**** Entries shown ****

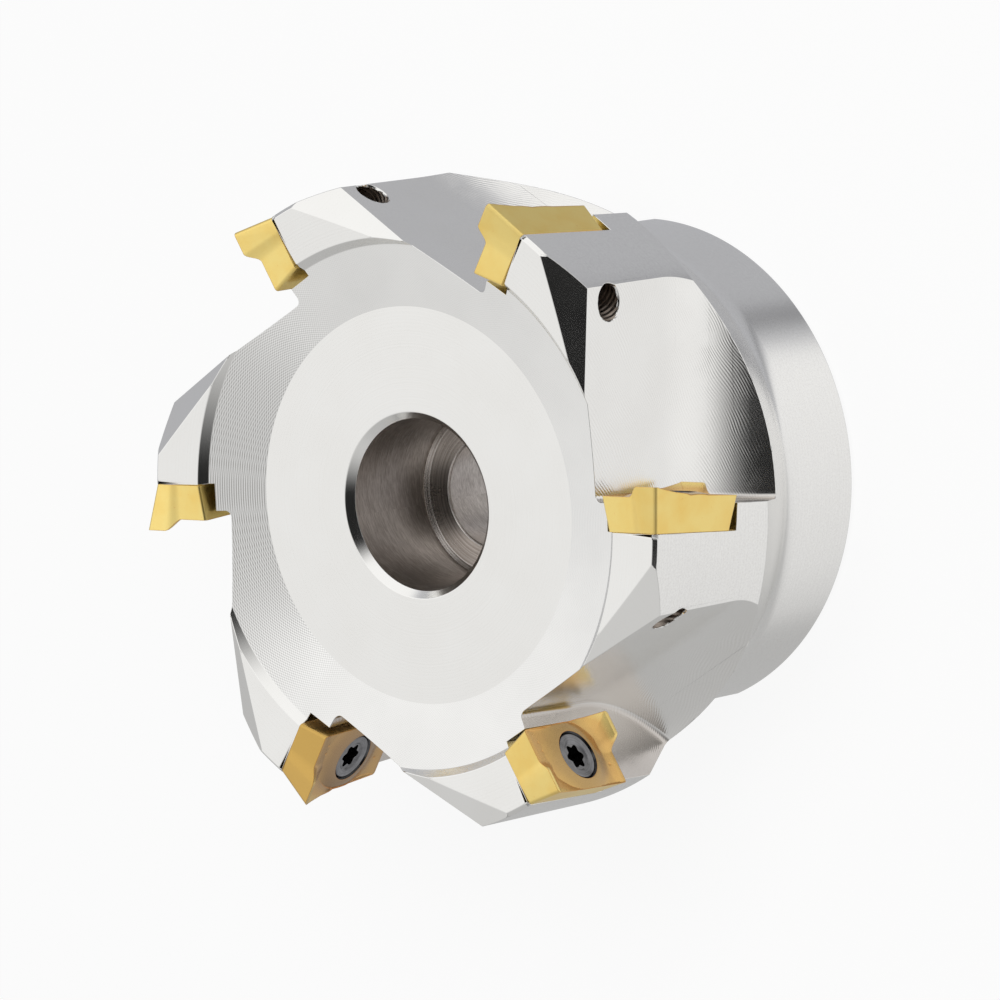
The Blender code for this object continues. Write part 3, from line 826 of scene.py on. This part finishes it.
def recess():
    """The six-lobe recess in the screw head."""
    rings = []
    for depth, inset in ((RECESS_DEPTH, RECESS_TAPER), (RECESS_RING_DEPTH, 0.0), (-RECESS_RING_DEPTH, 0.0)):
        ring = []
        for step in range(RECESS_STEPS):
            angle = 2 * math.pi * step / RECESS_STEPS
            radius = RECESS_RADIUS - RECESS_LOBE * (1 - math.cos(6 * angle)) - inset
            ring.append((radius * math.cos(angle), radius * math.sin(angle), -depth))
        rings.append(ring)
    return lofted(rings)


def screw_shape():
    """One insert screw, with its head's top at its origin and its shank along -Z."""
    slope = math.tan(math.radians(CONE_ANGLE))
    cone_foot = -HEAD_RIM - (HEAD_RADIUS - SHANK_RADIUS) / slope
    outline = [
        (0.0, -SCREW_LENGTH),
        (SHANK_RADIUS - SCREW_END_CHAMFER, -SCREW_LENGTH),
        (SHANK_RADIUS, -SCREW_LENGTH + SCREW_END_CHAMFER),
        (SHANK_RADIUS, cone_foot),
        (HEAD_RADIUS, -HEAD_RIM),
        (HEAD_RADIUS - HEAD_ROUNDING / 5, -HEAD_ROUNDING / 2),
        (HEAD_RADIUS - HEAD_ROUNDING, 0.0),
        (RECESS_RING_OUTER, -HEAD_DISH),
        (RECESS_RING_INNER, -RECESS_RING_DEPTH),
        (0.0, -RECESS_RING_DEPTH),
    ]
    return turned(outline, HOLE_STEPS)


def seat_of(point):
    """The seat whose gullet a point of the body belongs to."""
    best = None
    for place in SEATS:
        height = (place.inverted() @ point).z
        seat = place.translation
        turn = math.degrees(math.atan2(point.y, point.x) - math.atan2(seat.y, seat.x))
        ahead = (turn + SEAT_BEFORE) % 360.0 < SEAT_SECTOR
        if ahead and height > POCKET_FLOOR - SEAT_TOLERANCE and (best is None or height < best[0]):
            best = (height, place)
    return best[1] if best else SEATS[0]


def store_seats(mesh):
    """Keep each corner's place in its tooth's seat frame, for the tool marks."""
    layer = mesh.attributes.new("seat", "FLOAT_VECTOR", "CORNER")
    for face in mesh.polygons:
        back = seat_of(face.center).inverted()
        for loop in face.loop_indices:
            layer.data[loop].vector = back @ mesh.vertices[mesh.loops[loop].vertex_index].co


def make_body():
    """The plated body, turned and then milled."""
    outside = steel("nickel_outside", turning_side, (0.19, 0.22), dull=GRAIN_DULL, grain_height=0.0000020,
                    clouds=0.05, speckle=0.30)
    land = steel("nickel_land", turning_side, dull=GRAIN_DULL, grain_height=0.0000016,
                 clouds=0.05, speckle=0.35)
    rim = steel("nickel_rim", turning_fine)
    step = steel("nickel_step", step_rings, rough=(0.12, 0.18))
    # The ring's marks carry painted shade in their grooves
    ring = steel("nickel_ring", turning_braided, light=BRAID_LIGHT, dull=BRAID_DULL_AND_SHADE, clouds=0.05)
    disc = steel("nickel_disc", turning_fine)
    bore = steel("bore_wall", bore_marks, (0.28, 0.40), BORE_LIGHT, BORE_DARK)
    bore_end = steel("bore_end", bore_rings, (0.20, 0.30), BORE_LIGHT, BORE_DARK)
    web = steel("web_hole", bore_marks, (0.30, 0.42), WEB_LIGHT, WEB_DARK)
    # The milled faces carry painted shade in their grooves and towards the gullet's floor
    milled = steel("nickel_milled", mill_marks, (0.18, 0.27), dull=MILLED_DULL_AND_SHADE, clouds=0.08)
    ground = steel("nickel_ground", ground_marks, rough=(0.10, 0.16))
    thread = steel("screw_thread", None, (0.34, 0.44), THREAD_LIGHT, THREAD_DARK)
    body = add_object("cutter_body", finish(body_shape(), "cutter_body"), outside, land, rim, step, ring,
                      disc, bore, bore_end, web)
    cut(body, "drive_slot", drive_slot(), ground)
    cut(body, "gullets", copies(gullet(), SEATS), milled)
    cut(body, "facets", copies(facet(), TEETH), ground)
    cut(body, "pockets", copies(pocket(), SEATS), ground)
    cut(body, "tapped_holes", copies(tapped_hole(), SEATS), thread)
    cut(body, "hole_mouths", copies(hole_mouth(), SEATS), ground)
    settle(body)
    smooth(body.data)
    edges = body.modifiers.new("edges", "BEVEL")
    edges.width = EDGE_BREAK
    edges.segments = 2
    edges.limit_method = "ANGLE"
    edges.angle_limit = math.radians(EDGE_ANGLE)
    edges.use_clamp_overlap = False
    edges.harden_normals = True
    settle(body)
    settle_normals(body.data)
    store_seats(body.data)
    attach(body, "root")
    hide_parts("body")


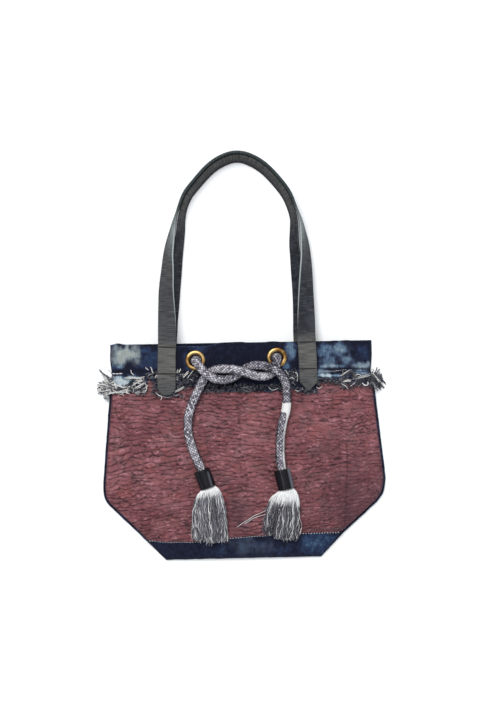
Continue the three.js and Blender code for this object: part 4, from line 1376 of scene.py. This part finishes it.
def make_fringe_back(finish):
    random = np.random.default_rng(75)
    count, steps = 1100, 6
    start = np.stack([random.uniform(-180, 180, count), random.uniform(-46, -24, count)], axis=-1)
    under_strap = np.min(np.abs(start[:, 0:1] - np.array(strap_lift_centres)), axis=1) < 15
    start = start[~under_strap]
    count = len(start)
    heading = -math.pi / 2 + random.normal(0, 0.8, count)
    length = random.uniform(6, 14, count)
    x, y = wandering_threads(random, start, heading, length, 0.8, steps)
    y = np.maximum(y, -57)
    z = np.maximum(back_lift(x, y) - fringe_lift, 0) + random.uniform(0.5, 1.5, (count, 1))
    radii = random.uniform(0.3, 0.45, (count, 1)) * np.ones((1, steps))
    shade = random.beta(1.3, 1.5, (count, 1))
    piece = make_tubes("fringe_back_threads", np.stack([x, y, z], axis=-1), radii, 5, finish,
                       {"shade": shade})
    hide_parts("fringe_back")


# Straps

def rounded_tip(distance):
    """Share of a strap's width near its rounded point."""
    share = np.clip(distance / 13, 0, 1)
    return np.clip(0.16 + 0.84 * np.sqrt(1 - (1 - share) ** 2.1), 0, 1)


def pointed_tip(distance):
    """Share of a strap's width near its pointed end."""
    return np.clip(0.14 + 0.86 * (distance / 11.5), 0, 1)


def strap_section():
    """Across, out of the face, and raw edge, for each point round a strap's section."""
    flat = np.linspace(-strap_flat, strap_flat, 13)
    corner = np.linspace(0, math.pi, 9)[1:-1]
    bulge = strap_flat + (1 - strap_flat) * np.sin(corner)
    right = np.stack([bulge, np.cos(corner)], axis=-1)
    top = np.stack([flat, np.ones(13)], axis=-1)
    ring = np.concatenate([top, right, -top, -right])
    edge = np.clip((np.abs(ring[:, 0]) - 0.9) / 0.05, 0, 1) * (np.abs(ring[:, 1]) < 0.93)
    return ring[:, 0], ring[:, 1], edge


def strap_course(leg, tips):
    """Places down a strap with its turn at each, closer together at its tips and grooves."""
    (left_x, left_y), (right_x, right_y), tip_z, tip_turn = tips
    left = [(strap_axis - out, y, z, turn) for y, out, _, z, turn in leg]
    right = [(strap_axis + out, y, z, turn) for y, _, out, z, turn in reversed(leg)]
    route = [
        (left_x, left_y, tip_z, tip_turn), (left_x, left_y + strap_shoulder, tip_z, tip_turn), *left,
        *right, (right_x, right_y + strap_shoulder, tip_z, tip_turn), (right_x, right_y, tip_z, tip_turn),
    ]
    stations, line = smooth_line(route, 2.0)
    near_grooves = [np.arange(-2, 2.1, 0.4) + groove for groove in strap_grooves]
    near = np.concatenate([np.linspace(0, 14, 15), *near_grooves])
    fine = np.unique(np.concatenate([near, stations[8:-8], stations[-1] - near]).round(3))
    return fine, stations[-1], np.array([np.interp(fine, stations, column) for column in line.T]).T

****

> Task requirements
Please reproduce the entire listing, exactly as shown.

> Response
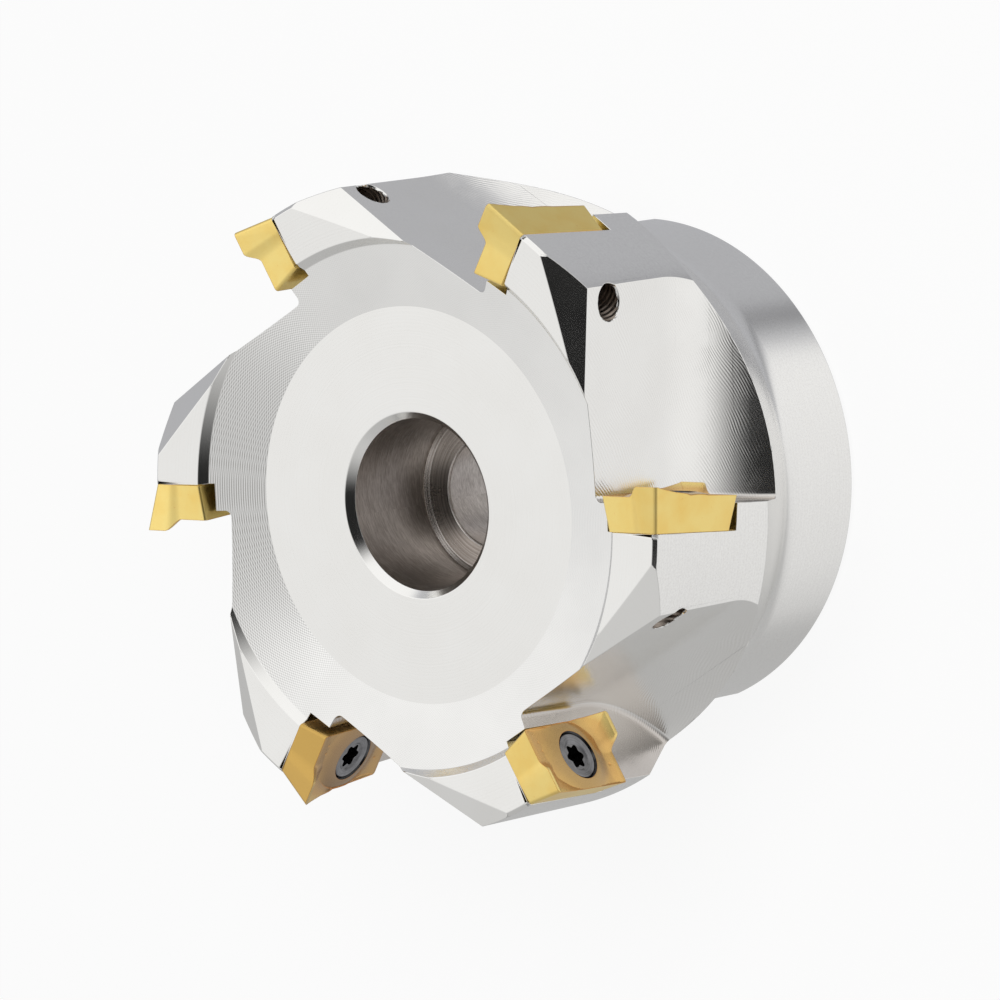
The Blender code for this object continues. Write part 3, from line 826 of scene.py on. This part finishes it.
def recess():
    """The six-lobe recess in the screw head."""
    rings = []
    for depth, inset in ((RECESS_DEPTH, RECESS_TAPER), (RECESS_RING_DEPTH, 0.0), (-RECESS_RING_DEPTH, 0.0)):
        ring = []
        for step in range(RECESS_STEPS):
            angle = 2 * math.pi * step / RECESS_STEPS
            radius = RECESS_RADIUS - RECESS_LOBE * (1 - math.cos(6 * angle)) - inset
            ring.append((radius * math.cos(angle), radius * math.sin(angle), -depth))
        rings.append(ring)
    return lofted(rings)


def screw_shape():
    """One insert screw, with its head's top at its origin and its shank along -Z."""
    slope = math.tan(math.radians(CONE_ANGLE))
    cone_foot = -HEAD_RIM - (HEAD_RADIUS - SHANK_RADIUS) / slope
    outline = [
        (0.0, -SCREW_LENGTH),
        (SHANK_RADIUS - SCREW_END_CHAMFER, -SCREW_LENGTH),
        (SHANK_RADIUS, -SCREW_LENGTH + SCREW_END_CHAMFER),
        (SHANK_RADIUS, cone_foot),
        (HEAD_RADIUS, -HEAD_RIM),
        (HEAD_RADIUS - HEAD_ROUNDING / 5, -HEAD_ROUNDING / 2),
        (HEAD_RADIUS - HEAD_ROUNDING, 0.0),
        (RECESS_RING_OUTER, -HEAD_DISH),
        (RECESS_RING_INNER, -RECESS_RING_DEPTH),
        (0.0, -RECESS_RING_DEPTH),
    ]
    return turned(outline, HOLE_STEPS)


def seat_of(point):
    """The seat whose gullet a point of the body belongs to."""
    best = None
    for place in SEATS:
        height = (place.inverted() @ point).z
        seat = place.translation
        turn = math.degrees(math.atan2(point.y, point.x) - math.atan2(seat.y, seat.x))
        ahead = (turn + SEAT_BEFORE) % 360.0 < SEAT_SECTOR
        if ahead and height > POCKET_FLOOR - SEAT_TOLERANCE and (best is None or height < best[0]):
            best = (height, place)
    return best[1] if best else SEATS[0]


def store_seats(mesh):
    """Keep each corner's place in its tooth's seat frame, for the tool marks."""
    layer = mesh.attributes.new("seat", "FLOAT_VECTOR", "CORNER")
    for face in mesh.polygons:
        back = seat_of(face.center).inverted()
        for loop in face.loop_indices:
            layer.data[loop].vector = back @ mesh.vertices[mesh.loops[loop].vertex_index].co


def make_body():
    """The plated body, turned and then milled."""
    outside = steel("nickel_outside", turning_side, (0.19, 0.22), dull=GRAIN_DULL, grain_height=0.0000020,
                    clouds=0.05, speckle=0.30)
    land = steel("nickel_land", turning_side, dull=GRAIN_DULL, grain_height=0.0000016,
                 clouds=0.05, speckle=0.35)
    rim = steel("nickel_rim", turning_fine)
    step = steel("nickel_step", step_rings, rough=(0.12, 0.18))
    # The ring's marks carry painted shade in their grooves
    ring = steel("nickel_ring", turning_braided, light=BRAID_LIGHT, dull=BRAID_DULL_AND_SHADE, clouds=0.05)
    disc = steel("nickel_disc", turning_fine)
    bore = steel("bore_wall", bore_marks, (0.28, 0.40), BORE_LIGHT, BORE_DARK)
    bore_end = steel("bore_end", bore_rings, (0.20, 0.30), BORE_LIGHT, BORE_DARK)
    web = steel("web_hole", bore_marks, (0.30, 0.42), WEB_LIGHT, WEB_DARK)
    # The milled faces carry painted shade in their grooves and towards the gullet's floor
    milled = steel("nickel_milled", mill_marks, (0.18, 0.27), dull=MILLED_DULL_AND_SHADE, clouds=0.08)
    ground = steel("nickel_ground", ground_marks, rough=(0.10, 0.16))
    thread = steel("screw_thread", None, (0.34, 0.44), THREAD_LIGHT, THREAD_DARK)
    body = add_object("cutter_body", finish(body_shape(), "cutter_body"), outside, land, rim, step, ring,
                      disc, bore, bore_end, web)
    cut(body, "drive_slot", drive_slot(), ground)
    cut(body, "gullets", copies(gullet(), SEATS), milled)
    cut(body, "facets", copies(facet(), TEETH), ground)
    cut(body, "pockets", copies(pocket(), SEATS), ground)
    cut(body, "tapped_holes", copies(tapped_hole(), SEATS), thread)
    cut(body, "hole_mouths", copies(hole_mouth(), SEATS), ground)
    settle(body)
    smooth(body.data)
    edges = body.modifiers.new("edges", "BEVEL")
    edges.width = EDGE_BREAK
    edges.segments = 2
    edges.limit_method = "ANGLE"
    edges.angle_limit = math.radians(EDGE_ANGLE)
    edges.use_clamp_overlap = False
    edges.harden_normals = True
    settle(body)
    settle_normals(body.data)
    store_seats(body.data)
    attach(body, "root")
    hide_parts("body")


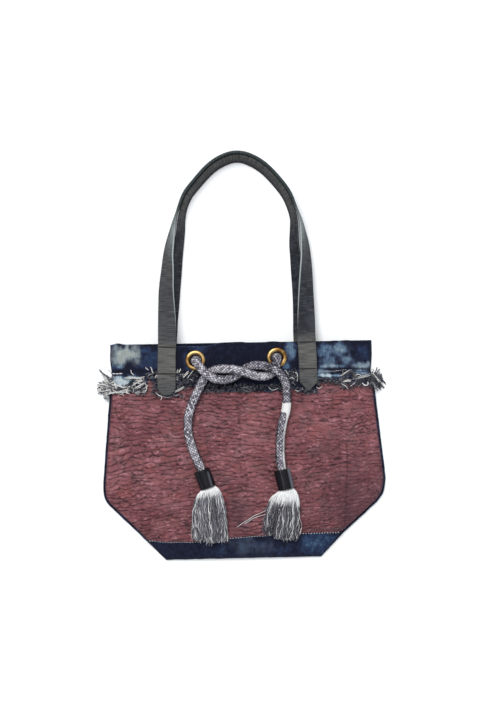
Continue the three.js and Blender code for this object: part 4, from line 1376 of scene.py. This part finishes it.
def make_fringe_back(finish):
    random = np.random.default_rng(75)
    count, steps = 1100, 6
    start = np.stack([random.uniform(-180, 180, count), random.uniform(-46, -24, count)], axis=-1)
    under_strap = np.min(np.abs(start[:, 0:1] - np.array(strap_lift_centres)), axis=1) < 15
    start = start[~under_strap]
    count = len(start)
    heading = -math.pi / 2 + random.normal(0, 0.8, count)
    length = random.uniform(6, 14, count)
    x, y = wandering_threads(random, start, heading, length, 0.8, steps)
    y = np.maximum(y, -57)
    z = np.maximum(back_lift(x, y) - fringe_lift, 0) + random.uniform(0.5, 1.5, (count, 1))
    radii = random.uniform(0.3, 0.45, (count, 1)) * np.ones((1, steps))
    shade = random.beta(1.3, 1.5, (count, 1))
    piece = make_tubes("fringe_back_threads", np.stack([x, y, z], axis=-1), radii, 5, finish,
                       {"shade": shade})
    hide_parts("fringe_back")


# Straps

def rounded_tip(distance):
    """Share of a strap's width near its rounded point."""
    share = np.clip(distance / 13, 0, 1)
    return np.clip(0.16 + 0.84 * np.sqrt(1 - (1 - share) ** 2.1), 0, 1)


def pointed_tip(distance):
    """Share of a strap's width near its pointed end."""
    return np.clip(0.14 + 0.86 * (distance / 11.5), 0, 1)


def strap_section():
    """Across, out of the face, and raw edge, for each point round a strap's section."""
    flat = np.linspace(-strap_flat, strap_flat, 13)
    corner = np.linspace(0, math.pi, 9)[1:-1]
    bulge = strap_flat + (1 - strap_flat) * np.sin(corner)
    right = np.stack([bulge, np.cos(corner)], axis=-1)
    top = np.stack([flat, np.ones(13)], axis=-1)
    ring = np.concatenate([top, right, -top, -right])
    edge = np.clip((np.abs(ring[:, 0]) - 0.9) / 0.05, 0, 1) * (np.abs(ring[:, 1]) < 0.93)
    return ring[:, 0], ring[:, 1], edge


def strap_course(leg, tips):
    """Places down a strap with its turn at each, closer together at its tips and grooves."""
    (left_x, left_y), (right_x, right_y), tip_z, tip_turn = tips
    left = [(strap_axis - out, y, z, turn) for y, out, _, z, turn in leg]
    right = [(strap_axis + out, y, z, turn) for y, _, out, z, turn in reversed(leg)]
    route = [
        (left_x, left_y, tip_z, tip_turn), (left_x, left_y + strap_shoulder, tip_z, tip_turn), *left,
        *right, (right_x, right_y + strap_shoulder, tip_z, tip_turn), (right_x, right_y, tip_z, tip_turn),
    ]
    stations, line = smooth_line(route, 2.0)
    near_grooves = [np.arange(-2, 2.1, 0.4) + groove for groove in strap_grooves]
    near = np.concatenate([np.linspace(0, 14, 15), *near_grooves])
    fine = np.unique(np.concatenate([near, stations[8:-8], stations[-1] - near]).round(3))
    return fine, stations[-1], np.array([np.interp(fine, stations, column) for column in line.T]).T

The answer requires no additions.